Iraq Watch: February 1, 2006

Baghdad Bomber Targets Workers; Sunnis Threaten Uprising
BAGHDAD, Iraq - A bomb targeting day laborers in the capital's eastern New Baghdad district killed at least eight and wounded over 50. The bomb, which police say was hidden in a satchel and placed next to a food stand, detonated amidst a crowd of men looking for work at around 7:00 a.m. this morning near the Sunni al-Samaraei mosque.
Meanwhile, Sunni political leader Tariq al-Hashimi of the Iraqi Islamic Party (IIP) threatened a "mass civilian uprising" unless a series of demands were not met. Among the demands made by al-Hashimi were an end to "random arrests," the immediate release of all prisoners held at government-run facilities, and the resignation of current Iraqi Interior Minister Bayan Jabr.
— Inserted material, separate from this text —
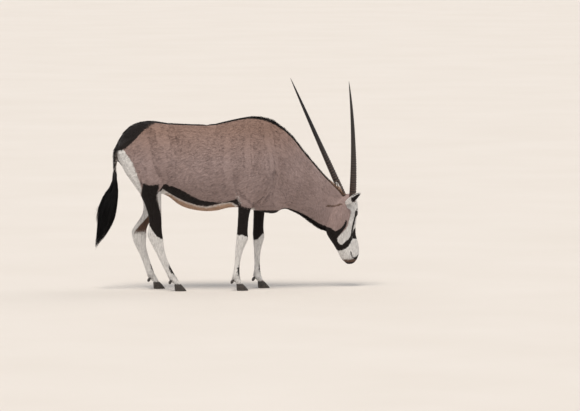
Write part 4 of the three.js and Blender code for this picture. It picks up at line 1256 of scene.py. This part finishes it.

The IIP's leader stated that, "The government and the occupation forces have a chance to respond to these demands, but they should not take a long time."
Shortly after al-Hashimi's fiery press conference, two Iraqi journalists from the privately-owned Samaria TV station, Marwan Ghazal and Reem Zaeed, were abducted by at least six gunmen in two cars outside of the party's western Baghdad office.
In other violence throughout the war-ravaged country, two Iraqi soldiers were killed in a mortar attack in Tal Afar while authorities discovered three executed bodies in southern Baghdad.
Elsewhere, in yet another attack on Iraq's oil industry, a bomb tore through an oil pipeline near the southern city of Hilla on Wednesday. The blast severed a line linking to a major power station causing thousands in southern Iraq to loose their electricity.